- Date: 7–13 October 2002
- Edition: 16th
- Category: International Series
- Draw: 32S / 16D
- Prize money: $735,000
- Surface: Carpet / indoor
- Location: Lyon, France
- Venue: Palais des Sports de Gerland

Champions

Singles
- Paul-Henri Mathieu

Doubles
- Wayne Black / Kevin Ullyett
- ← 2001 · Grand Prix de Tennis de Lyon · 2003 →

= 2002 Grand Prix de Tennis de Lyon =

The 2002 Grand Prix de Tennis de Lyon was a men's tennis tournament played on indoor carpet courts at the Palais des Sports de Gerland in Lyon in France and was part of the International Series of the 2002 ATP Tour.
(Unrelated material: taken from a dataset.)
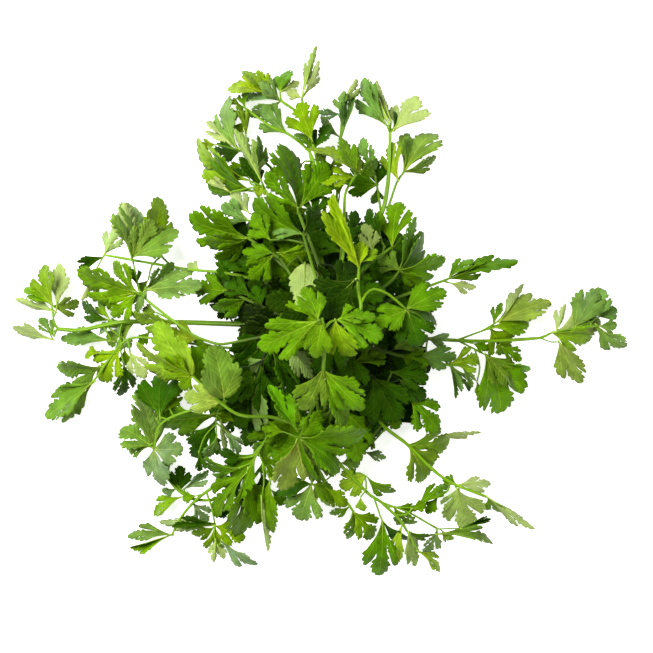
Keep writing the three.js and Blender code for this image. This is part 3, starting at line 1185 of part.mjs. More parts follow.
// The body of a mesh that holds the most volume, with corners closer than a few microns made one.
function mainBody(mesh) {
  const V = mesh.vertProperties, T = mesh.triVerts, step = mesh.numProp;
  const count = V.length / step;
  const same = Array.from({ length: count }, (_, i) => i);
  const find = (i) => { while (same[i] !== i) i = same[i] = same[same[i]]; return i; };
  if (mesh.mergeFromVert) for (let i = 0; i < mesh.mergeFromVert.length; i++) same[find(mesh.mergeFromVert[i])] = find(mesh.mergeToVert[i]);
  const corner = Array.from({ length: count }, (_, i) => find(i));
  const group = Array.from({ length: count }, (_, i) => i);
  const root = (i) => { while (group[i] !== i) i = group[i] = group[group[i]]; return i; };
  for (let i = 0; i < T.length; i += 3) {
    const a = corner[T[i]], b = corner[T[i + 1]], c = corner[T[i + 2]];
    group[root(a)] = root(b);
    group[root(b)] = root(c);
  }
  const volume = new Map();
  const at = (i) => v3(V[i * step], V[i * step + 1], V[i * step + 2]);
  for (let i = 0; i < T.length; i += 3) {
    const k = root(corner[T[i]]);
    const v = at(T[i]).dot(at(T[i + 1]).cross(at(T[i + 2]))) / 6;
    volume.set(k, (volume.get(k) ?? 0) + v);
  }
  let best = null;
  for (const [k, v] of volume) if (best === null || v > volume.get(best)) best = k;
  const index = [], remap = new Map(), points = [];
  for (let i = 0; i < T.length; i += 3) {
    const tri = [corner[T[i]], corner[T[i + 1]], corner[T[i + 2]]];
    if (root(tri[0]) !== best) continue;
    if (tri[0] === tri[1] || tri[1] === tri[2] || tri[2] === tri[0]) continue;
    for (const c of tri) {
      if (!remap.has(c)) {
        remap.set(c, points.length / 3);
        points.push(V[c * step], V[c * step + 1], V[c * step + 2]);
      }
      index.push(remap.get(c));
    }
  }
  const geometry = new THREE.BufferGeometry();
  geometry.setAttribute("position", new THREE.BufferAttribute(new Float32Array(points), 3));
  geometry.setIndex(index);
  geometry.computeVertexNormals();
  return geometry;
}

const GREENS = { leaf: 0x5a9a1e, deep: 0x3c6e14 };

const group = new THREE.Group();
group.name = "parsley_bunch";
group.position.set(OFFSET[0], OFFSET[1], OFFSET[2]);
sprigs.forEach((s, j) => {
  let body = null;
  for (const blade of s.blades) {
    let cut = blade.body;
    sprigs.forEach((other, k) => {
      if (k === j) return;
      for (const stalk of other.stalks) if (stalk.box.intersectsBox(blade.box)) cut = cut.subtract(stalk.fat);
      if (k < j) for (const earlier of other.blades) if (earlier.box.intersectsBox(blade.box)) for (const fat of earlier.fat) cut = cut.subtract(fat);
    });
    body = body ? body.add(cut) : cut;
  }
  for (const stalk of s.stalks) body = body ? body.add(stalk.body) : stalk.body;
  const material = new THREE.MeshStandardMaterial({ color: s.deep ? GREENS.deep : GREENS.leaf, roughness: 0.5, metalness: 0 });
  const mesh = new THREE.Mesh(mainBody(body.getMesh()), material);
  mesh.name = s.name;
  group.add(mesh);
});

export default group;
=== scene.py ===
"""A bunch of flat-leaf parsley lying opened out on a pale surface, seen from straight above."""
import math

import bpy
import numpy as np
from mathutils import Matrix, Vector
from mathutils.geometry import delaunay_2d_cdt


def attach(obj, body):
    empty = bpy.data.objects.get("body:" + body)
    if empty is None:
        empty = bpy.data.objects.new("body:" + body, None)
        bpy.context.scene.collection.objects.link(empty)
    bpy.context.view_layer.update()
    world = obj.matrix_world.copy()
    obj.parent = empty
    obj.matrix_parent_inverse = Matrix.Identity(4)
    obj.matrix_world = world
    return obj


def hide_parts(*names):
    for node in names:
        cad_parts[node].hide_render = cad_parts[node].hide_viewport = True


MM = 0.001
OFFSET = np.array([4.235, -9.09, -0.102])  # mm, from the table's points to the row frame
SURFACE_REST = 0.5  # mm, height of a blade's middle where it lies on the surface
SURFACE_EASE = 2.0
BLADE_T = 0.34  # mm, thickness of a leaflet's blade
LEAF_WIDER = 1.04  # blades spread a little past their plain outline
LEAF_LONGER = 1.02
HEART = (-4.0, -2.2)  # mm, where the stalks come together
HEART_PAINTED_SHADE = 0.17  # painted shade: how much of a stalk's colour is left there, in the shaded heart of the bunch
CAMERA_HEIGHT = 1000.0  # mm
VIEW_WIDTH = 404.86  # mm, width of the view at the surface
PICTURE = 653  # px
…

It was the 16th edition of the tournament and took place from 7 October through 13 October 2002. Unseeded Paul-Henri Mathieu, who entered the tournament on a special exempt, won the singles title.

==Finals==
===Singles===

FRA Paul-Henri Mathieu defeated BRA Gustavo Kuerten 4–6, 6–3, 6–1
- It was Mathieu's 2nd title of the year and the 2nd of his career.

===Doubles===

ZIM Wayne Black / ZIM Kevin Ullyett defeated BAH Mark Knowles / CAN Daniel Nestor 6–4, 3–6, 7–6^{(7–3)}
- It was Black's 5th title of the year and the 12th of his career. It was Ullyett's 5th title of the year and the 18th of his career.